GIVEN MATERIAL:

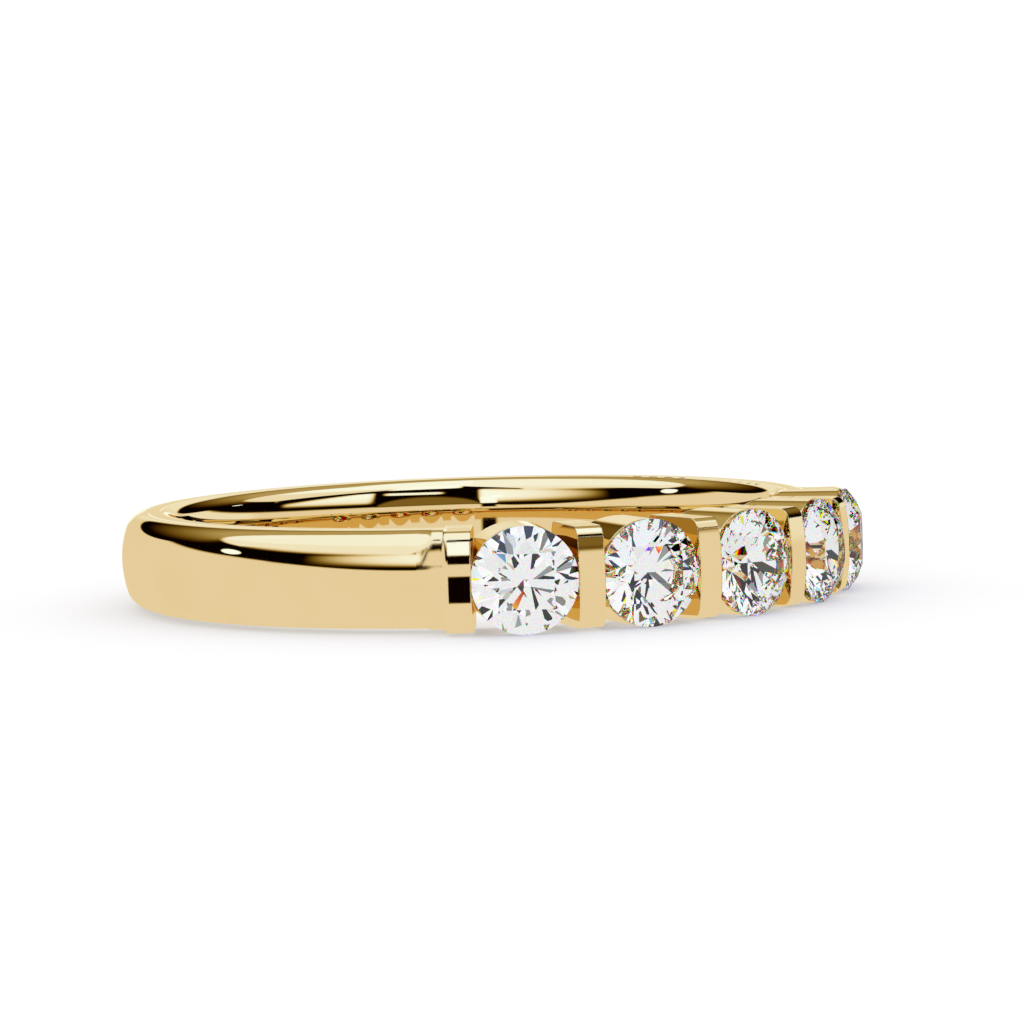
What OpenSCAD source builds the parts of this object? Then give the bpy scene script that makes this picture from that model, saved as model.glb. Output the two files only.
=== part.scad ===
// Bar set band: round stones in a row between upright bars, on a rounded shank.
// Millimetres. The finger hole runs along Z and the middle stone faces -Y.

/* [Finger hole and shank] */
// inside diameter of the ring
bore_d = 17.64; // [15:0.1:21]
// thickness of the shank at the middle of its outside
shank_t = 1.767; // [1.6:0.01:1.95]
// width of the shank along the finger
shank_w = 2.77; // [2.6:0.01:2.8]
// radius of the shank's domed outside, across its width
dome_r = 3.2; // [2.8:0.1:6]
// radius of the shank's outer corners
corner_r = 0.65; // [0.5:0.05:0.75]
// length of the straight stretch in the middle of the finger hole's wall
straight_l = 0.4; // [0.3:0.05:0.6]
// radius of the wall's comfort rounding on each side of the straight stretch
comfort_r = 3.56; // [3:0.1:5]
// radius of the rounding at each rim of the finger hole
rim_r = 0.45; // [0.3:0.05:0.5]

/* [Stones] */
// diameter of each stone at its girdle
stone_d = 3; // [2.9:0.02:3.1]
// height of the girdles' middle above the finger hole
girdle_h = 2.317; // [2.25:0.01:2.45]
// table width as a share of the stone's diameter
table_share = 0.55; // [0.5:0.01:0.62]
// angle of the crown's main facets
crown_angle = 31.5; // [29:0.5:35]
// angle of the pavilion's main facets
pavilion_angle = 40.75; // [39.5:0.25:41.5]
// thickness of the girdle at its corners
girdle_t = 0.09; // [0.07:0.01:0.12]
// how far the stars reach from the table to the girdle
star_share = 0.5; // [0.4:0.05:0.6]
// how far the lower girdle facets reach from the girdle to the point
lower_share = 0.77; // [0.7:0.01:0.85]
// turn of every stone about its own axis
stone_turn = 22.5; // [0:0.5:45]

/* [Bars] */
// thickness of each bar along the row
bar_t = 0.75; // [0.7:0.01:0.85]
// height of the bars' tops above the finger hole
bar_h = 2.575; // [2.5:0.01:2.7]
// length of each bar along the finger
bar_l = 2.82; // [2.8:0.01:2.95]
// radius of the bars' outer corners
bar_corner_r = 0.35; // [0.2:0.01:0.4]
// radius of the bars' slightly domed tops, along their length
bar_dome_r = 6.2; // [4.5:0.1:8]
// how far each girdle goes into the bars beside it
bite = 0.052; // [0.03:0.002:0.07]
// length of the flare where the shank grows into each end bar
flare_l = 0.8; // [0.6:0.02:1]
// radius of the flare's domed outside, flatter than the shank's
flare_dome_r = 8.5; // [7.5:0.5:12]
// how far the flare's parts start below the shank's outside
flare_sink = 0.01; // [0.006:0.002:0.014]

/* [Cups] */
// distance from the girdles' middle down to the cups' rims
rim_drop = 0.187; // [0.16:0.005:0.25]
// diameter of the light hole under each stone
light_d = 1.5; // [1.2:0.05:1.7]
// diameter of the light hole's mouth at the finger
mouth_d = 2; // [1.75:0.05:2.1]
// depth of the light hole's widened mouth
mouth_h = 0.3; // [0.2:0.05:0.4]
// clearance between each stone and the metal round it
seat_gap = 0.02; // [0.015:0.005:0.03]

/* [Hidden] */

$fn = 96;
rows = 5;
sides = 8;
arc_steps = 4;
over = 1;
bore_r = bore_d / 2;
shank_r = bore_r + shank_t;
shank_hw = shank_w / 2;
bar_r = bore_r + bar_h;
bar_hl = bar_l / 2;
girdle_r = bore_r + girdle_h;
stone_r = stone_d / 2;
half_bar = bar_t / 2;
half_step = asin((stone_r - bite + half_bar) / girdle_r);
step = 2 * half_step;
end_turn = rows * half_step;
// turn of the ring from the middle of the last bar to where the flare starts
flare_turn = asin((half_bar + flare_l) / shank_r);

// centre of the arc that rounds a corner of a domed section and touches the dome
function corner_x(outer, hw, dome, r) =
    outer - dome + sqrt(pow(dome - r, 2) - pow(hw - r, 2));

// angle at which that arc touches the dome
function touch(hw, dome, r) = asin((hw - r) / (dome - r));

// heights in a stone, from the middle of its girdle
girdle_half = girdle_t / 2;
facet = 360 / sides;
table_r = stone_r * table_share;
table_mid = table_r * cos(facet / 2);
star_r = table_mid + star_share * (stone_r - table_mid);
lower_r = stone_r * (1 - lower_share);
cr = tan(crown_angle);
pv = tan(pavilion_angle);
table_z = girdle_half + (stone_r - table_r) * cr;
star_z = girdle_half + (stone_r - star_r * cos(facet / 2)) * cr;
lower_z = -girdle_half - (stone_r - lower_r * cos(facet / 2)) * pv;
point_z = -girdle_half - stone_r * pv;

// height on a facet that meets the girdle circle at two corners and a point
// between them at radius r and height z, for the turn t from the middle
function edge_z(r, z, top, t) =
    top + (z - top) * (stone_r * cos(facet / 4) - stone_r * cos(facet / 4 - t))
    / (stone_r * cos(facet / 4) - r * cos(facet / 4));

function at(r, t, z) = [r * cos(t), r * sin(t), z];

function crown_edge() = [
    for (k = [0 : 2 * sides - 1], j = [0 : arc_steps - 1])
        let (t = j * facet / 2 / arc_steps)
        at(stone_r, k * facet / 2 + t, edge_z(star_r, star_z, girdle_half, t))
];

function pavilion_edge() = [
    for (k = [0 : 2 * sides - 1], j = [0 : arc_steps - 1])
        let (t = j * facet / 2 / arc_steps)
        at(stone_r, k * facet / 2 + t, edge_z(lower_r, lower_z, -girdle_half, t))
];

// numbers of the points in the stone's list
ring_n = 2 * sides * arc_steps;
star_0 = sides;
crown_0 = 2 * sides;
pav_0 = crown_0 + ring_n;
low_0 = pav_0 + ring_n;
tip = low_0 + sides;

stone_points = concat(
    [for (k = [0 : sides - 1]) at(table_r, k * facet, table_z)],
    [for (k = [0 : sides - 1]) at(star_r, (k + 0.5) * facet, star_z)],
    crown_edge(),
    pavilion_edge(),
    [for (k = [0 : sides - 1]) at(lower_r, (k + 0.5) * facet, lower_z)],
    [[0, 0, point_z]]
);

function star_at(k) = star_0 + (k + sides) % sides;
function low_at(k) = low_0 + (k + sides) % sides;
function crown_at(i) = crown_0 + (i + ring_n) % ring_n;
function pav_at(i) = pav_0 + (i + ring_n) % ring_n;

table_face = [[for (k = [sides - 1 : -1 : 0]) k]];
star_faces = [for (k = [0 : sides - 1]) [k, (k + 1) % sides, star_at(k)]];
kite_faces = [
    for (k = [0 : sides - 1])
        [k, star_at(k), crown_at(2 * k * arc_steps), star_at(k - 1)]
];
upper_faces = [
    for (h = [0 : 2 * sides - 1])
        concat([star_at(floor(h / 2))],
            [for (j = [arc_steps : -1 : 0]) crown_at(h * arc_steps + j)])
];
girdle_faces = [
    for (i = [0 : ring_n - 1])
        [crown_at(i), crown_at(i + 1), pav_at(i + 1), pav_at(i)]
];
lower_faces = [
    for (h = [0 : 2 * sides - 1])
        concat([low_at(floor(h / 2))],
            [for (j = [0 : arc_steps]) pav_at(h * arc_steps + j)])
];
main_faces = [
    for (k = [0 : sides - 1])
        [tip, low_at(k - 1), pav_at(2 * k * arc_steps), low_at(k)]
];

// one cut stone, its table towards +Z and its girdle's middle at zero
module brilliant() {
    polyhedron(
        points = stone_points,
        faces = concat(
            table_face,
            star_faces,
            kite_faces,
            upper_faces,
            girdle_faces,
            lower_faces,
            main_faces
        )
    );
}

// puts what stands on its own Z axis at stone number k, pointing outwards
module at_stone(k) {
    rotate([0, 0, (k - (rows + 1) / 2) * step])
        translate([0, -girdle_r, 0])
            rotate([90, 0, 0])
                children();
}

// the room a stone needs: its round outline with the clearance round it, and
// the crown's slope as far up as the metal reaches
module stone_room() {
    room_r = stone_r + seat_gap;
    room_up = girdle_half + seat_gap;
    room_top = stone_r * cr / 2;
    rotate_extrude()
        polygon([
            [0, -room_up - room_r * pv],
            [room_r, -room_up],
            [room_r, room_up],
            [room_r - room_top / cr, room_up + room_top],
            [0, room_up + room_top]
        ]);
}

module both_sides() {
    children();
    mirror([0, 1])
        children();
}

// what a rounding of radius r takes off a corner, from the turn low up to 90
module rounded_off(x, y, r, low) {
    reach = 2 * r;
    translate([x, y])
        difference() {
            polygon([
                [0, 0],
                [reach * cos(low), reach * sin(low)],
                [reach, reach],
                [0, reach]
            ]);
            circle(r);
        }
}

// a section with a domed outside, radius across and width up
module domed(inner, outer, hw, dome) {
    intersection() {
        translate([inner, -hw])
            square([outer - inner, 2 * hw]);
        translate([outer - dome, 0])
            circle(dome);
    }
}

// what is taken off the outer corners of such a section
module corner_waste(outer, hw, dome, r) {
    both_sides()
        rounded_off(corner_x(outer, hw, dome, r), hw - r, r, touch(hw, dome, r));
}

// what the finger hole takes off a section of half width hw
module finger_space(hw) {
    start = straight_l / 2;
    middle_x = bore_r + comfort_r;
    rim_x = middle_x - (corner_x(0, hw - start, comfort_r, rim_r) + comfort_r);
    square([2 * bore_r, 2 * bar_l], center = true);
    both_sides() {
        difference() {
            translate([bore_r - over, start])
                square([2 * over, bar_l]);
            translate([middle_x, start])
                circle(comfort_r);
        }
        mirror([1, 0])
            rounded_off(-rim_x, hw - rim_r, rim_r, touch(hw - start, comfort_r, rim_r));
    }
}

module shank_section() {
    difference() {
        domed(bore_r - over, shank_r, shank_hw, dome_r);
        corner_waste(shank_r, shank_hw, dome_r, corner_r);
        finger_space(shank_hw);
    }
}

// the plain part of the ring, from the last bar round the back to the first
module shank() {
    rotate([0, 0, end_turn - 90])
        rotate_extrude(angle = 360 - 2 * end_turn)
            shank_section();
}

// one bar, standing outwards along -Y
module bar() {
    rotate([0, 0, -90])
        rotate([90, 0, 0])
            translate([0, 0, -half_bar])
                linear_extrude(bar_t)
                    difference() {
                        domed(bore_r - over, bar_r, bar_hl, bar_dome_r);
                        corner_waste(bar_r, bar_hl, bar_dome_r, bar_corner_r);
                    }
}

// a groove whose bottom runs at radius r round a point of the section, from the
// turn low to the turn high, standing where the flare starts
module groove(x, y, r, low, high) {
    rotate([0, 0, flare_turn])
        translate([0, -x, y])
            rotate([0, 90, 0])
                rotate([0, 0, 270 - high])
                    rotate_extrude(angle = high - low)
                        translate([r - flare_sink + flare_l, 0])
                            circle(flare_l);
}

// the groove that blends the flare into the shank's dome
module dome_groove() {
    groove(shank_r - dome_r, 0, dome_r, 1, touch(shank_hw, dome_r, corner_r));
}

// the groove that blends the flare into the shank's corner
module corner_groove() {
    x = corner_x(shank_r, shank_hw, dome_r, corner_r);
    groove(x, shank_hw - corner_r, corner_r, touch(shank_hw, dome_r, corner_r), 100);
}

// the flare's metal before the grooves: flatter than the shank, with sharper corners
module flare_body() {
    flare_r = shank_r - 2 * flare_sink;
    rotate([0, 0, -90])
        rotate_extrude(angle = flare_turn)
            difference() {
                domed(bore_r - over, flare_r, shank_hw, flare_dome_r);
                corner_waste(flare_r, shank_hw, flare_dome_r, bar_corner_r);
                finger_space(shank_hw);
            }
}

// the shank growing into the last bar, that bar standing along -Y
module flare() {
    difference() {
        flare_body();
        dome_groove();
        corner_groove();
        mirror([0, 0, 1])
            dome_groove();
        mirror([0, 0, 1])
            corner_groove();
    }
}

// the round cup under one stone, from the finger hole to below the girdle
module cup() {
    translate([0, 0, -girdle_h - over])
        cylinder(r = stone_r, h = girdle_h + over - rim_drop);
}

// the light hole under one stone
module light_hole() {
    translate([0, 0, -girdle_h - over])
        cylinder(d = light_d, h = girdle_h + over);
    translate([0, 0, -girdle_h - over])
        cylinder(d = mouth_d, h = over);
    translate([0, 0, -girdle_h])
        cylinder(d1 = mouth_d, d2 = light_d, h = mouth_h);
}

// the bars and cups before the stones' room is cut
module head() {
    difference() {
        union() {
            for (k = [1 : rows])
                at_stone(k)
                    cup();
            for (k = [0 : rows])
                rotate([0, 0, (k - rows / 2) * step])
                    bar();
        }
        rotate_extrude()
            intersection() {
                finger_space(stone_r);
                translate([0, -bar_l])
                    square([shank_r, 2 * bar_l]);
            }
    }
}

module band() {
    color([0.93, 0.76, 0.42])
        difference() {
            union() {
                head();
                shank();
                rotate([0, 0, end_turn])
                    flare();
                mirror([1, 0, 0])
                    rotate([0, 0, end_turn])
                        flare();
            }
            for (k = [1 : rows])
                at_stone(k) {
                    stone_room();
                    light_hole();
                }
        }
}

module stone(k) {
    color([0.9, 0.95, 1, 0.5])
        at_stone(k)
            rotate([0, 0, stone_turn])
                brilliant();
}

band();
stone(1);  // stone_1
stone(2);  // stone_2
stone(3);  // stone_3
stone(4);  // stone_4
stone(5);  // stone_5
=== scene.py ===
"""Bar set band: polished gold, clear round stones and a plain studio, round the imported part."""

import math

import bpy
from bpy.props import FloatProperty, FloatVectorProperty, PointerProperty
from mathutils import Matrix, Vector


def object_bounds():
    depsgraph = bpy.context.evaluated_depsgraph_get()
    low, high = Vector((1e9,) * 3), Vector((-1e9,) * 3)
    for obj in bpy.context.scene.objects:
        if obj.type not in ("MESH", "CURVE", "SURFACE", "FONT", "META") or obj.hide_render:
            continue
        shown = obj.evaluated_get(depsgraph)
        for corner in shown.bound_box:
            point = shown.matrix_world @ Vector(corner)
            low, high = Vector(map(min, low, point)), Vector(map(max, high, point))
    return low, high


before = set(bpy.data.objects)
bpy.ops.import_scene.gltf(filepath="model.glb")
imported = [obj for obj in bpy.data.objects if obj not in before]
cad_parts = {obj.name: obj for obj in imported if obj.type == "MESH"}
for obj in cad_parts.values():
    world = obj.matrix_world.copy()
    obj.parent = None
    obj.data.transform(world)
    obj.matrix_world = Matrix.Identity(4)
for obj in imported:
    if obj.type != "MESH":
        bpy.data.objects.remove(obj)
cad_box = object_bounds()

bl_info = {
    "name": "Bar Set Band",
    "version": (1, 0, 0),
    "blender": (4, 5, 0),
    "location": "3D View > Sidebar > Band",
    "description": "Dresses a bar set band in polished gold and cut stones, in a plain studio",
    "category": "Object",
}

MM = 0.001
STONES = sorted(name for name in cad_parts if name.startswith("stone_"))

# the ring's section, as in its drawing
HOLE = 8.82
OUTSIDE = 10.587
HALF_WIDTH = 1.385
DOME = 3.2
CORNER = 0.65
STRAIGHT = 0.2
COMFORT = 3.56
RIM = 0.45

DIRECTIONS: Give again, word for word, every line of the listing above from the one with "stone_room();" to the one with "if obj.type not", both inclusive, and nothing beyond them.

CORRECT OUTPUT:
                    stone_room();
                    light_hole();
                }
        }
}

module stone(k) {
    color([0.9, 0.95, 1, 0.5])
        at_stone(k)
            rotate([0, 0, stone_turn])
                brilliant();
}

band();
stone(1);  // stone_1
stone(2);  // stone_2
stone(3);  // stone_3
stone(4);  // stone_4
stone(5);  // stone_5
=== scene.py ===
"""Bar set band: polished gold, clear round stones and a plain studio, round the imported part."""

import math

import bpy
from bpy.props import FloatProperty, FloatVectorProperty, PointerProperty
from mathutils import Matrix, Vector


def object_bounds():
    depsgraph = bpy.context.evaluated_depsgraph_get()
    low, high = Vector((1e9,) * 3), Vector((-1e9,) * 3)
    for obj in bpy.context.scene.objects:
        if obj.type not in ("MESH", "CURVE", "SURFACE", "FONT", "META") or obj.hide_render:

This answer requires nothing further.